• _What the task requires_
Locate all lines with the word "behaviour" and copy them out.

## begin Material provided

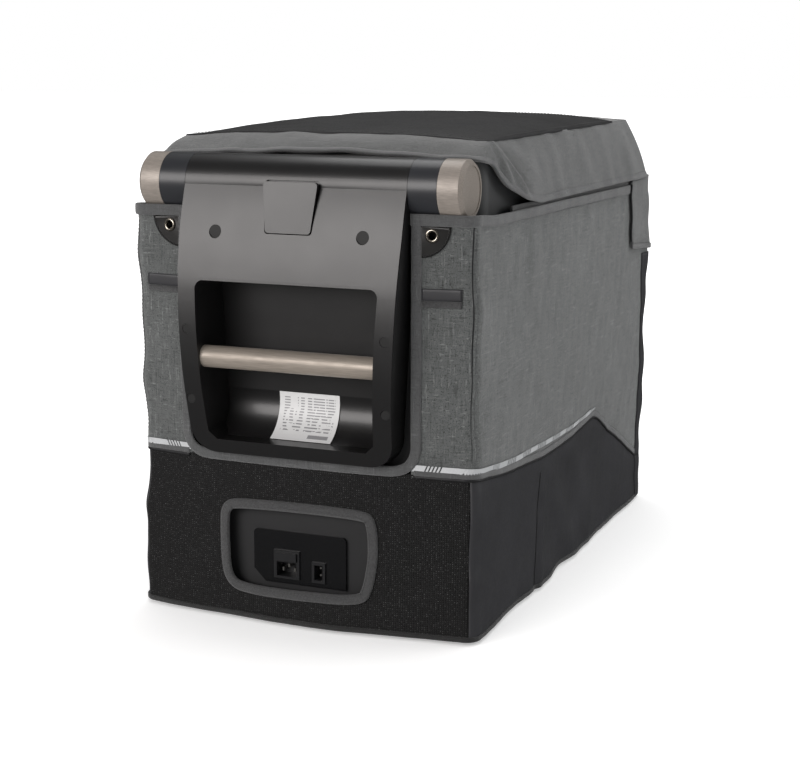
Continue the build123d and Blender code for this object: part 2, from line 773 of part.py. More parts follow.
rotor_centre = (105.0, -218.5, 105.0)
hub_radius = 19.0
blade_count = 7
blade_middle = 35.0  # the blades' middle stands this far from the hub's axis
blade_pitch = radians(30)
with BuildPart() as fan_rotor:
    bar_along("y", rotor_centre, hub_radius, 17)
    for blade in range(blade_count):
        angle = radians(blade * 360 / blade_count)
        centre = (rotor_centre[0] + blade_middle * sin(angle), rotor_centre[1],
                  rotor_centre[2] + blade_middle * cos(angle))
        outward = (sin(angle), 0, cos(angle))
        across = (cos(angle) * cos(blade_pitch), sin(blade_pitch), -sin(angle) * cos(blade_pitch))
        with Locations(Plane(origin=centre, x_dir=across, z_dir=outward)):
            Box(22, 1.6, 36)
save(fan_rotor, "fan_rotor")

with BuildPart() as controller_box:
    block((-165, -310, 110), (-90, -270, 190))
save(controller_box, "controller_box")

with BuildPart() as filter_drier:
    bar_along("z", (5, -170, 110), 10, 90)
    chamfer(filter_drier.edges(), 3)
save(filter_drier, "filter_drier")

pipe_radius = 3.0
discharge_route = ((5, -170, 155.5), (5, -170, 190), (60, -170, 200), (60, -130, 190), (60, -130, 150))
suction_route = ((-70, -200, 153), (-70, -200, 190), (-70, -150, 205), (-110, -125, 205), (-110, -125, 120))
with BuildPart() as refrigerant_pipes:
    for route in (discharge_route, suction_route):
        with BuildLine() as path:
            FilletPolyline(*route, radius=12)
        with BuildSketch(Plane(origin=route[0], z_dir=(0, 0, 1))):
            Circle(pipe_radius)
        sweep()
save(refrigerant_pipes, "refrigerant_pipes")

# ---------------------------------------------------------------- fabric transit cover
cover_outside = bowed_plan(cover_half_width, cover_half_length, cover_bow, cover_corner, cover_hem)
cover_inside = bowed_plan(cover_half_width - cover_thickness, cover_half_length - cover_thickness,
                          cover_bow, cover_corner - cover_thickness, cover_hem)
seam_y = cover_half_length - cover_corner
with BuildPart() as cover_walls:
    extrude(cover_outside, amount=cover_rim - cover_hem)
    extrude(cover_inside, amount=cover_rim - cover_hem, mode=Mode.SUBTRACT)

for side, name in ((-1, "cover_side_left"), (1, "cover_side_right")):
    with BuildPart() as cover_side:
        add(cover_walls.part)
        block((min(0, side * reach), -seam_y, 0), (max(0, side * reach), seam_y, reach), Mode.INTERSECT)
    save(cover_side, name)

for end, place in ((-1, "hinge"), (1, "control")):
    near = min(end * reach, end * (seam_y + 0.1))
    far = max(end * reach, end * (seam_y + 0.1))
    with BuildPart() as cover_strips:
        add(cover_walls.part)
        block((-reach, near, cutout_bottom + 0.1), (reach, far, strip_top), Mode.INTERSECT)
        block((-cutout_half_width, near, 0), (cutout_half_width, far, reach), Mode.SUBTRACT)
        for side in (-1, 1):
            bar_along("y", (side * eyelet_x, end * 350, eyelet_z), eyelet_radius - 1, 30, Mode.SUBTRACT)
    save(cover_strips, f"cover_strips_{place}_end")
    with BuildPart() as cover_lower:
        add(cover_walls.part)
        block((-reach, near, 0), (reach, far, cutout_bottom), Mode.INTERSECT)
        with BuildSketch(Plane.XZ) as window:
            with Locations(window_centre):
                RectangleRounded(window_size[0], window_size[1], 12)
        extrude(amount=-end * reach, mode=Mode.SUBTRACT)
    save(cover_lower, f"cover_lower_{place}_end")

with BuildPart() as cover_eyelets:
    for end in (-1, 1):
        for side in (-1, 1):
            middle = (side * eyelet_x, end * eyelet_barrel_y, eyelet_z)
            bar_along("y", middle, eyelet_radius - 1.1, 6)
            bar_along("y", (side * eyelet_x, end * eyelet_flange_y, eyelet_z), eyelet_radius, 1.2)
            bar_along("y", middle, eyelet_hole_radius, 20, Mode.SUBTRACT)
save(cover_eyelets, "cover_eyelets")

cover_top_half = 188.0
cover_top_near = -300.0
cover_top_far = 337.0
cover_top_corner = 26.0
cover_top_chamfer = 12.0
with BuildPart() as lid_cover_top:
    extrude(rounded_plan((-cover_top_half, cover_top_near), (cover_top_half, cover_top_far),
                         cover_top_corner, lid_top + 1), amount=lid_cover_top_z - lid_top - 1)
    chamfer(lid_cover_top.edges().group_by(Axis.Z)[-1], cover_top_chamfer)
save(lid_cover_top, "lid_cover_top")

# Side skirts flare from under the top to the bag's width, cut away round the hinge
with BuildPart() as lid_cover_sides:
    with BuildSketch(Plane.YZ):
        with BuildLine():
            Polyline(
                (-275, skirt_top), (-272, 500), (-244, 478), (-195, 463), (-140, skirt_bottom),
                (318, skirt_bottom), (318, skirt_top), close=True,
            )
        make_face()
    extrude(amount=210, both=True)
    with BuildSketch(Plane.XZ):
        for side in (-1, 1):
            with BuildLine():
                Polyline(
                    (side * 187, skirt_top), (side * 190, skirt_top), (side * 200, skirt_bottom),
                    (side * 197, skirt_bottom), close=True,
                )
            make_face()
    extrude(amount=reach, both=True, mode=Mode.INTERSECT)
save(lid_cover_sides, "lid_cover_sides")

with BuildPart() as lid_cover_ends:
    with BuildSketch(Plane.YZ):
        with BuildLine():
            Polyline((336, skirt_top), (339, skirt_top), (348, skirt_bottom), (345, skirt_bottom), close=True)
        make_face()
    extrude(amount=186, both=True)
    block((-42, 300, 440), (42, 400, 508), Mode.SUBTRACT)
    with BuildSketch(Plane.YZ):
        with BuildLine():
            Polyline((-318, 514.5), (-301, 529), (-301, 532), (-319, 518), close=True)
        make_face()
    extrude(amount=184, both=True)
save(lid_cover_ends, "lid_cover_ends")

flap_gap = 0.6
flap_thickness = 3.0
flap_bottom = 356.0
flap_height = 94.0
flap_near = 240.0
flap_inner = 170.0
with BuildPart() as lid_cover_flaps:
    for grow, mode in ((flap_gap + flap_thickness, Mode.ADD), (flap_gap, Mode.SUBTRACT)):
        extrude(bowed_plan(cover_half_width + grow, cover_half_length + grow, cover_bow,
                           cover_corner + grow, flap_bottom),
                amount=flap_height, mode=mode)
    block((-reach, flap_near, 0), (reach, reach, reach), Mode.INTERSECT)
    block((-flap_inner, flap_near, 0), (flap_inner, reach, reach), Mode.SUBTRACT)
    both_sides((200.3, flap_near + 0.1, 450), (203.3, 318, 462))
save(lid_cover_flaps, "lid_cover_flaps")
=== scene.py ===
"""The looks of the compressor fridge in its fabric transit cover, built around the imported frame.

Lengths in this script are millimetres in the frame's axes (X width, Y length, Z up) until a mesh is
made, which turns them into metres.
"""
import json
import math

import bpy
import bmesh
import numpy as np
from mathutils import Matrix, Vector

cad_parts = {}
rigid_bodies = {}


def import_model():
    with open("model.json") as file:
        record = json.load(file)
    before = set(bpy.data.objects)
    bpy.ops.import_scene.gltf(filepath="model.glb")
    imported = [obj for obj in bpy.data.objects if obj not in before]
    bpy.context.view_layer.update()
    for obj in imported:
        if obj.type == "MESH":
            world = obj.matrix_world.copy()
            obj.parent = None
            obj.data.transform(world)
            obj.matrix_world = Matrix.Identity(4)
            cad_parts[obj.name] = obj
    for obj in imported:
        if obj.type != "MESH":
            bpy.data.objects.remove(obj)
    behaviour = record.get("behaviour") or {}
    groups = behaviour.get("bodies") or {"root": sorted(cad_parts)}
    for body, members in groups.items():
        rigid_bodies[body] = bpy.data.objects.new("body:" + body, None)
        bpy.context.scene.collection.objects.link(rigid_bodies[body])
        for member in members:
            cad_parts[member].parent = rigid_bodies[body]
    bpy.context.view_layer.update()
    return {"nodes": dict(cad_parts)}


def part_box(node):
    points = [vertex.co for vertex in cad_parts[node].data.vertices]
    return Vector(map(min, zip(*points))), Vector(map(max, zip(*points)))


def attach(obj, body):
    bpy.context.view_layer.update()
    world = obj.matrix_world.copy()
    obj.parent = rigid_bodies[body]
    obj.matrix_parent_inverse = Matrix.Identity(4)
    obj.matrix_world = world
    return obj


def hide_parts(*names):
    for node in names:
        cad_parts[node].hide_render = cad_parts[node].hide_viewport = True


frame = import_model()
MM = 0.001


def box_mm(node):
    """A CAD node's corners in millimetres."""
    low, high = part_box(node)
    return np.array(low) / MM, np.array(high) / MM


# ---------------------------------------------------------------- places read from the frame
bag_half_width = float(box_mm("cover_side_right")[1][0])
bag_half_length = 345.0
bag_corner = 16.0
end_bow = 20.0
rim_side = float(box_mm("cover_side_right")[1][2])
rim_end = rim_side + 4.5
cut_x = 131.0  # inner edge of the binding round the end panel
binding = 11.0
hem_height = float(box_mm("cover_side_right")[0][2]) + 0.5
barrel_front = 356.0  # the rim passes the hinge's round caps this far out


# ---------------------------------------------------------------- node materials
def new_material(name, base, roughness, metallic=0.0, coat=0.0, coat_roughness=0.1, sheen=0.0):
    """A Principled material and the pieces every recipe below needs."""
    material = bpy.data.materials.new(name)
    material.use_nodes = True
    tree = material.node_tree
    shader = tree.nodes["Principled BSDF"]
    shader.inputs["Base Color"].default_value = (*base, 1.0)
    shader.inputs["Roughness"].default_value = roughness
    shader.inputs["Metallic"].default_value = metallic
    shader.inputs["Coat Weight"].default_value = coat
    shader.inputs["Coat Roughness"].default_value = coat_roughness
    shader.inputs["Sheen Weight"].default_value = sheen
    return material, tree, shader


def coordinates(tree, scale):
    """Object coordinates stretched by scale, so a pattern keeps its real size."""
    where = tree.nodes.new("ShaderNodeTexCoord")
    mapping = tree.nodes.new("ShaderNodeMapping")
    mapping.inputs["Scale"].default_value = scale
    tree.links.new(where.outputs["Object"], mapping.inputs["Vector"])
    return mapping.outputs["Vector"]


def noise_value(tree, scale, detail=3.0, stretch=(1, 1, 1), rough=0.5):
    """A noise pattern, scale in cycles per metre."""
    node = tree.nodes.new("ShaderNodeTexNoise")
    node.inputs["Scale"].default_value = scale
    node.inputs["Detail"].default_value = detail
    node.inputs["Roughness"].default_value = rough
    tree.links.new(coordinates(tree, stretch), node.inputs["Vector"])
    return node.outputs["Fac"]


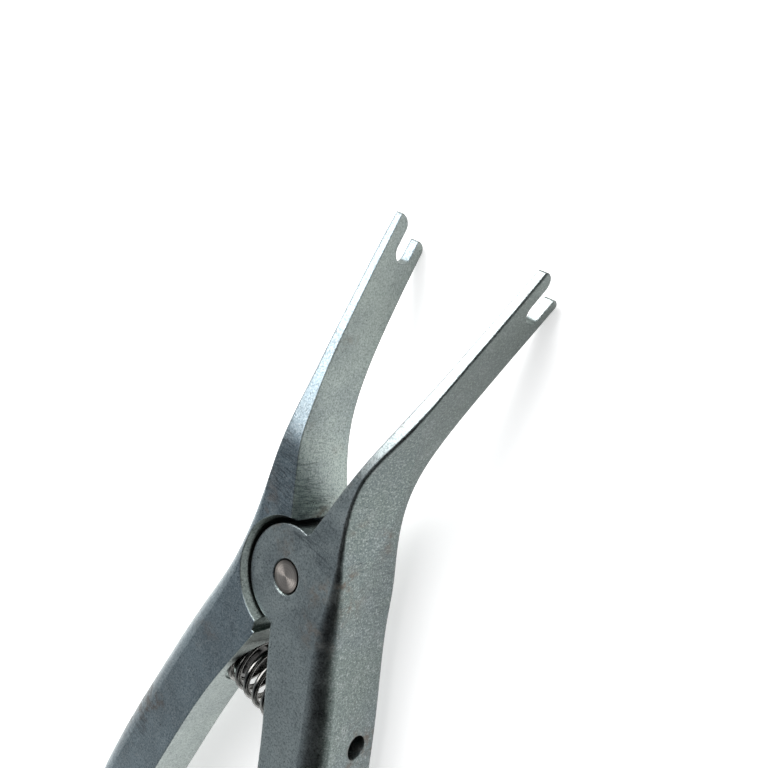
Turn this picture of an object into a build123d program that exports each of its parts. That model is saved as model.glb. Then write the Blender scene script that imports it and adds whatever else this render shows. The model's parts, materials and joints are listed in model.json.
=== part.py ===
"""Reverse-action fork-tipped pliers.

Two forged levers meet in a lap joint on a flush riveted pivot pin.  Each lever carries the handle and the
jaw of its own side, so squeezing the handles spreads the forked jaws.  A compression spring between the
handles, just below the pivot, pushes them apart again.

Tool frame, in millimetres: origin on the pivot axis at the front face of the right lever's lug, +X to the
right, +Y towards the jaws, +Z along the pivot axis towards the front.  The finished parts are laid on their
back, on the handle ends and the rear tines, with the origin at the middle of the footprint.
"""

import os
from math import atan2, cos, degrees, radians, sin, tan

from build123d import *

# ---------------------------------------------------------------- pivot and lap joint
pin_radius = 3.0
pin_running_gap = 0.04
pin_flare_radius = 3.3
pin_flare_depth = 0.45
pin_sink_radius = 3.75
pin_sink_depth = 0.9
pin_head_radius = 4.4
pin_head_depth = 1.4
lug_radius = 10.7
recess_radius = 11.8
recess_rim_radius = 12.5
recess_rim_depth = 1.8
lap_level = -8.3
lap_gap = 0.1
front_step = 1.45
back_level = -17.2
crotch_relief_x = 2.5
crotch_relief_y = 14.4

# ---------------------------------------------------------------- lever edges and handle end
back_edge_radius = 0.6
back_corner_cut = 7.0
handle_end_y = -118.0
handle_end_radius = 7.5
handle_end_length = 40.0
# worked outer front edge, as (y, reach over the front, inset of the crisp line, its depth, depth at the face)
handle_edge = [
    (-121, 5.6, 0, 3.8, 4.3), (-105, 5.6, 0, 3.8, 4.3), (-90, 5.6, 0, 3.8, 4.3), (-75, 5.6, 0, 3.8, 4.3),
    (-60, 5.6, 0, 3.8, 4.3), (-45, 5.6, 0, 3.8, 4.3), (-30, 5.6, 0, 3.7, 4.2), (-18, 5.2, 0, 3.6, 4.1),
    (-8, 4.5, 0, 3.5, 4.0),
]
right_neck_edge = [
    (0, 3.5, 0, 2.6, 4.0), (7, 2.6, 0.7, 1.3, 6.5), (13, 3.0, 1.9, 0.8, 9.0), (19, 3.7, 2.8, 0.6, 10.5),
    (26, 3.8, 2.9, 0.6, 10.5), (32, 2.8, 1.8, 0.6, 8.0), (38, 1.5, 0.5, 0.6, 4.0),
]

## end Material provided

• _Final answer_
    behaviour = record.get("behaviour") or {}
    groups = behaviour.get("bodies") or {"root": sorted(cad_parts)}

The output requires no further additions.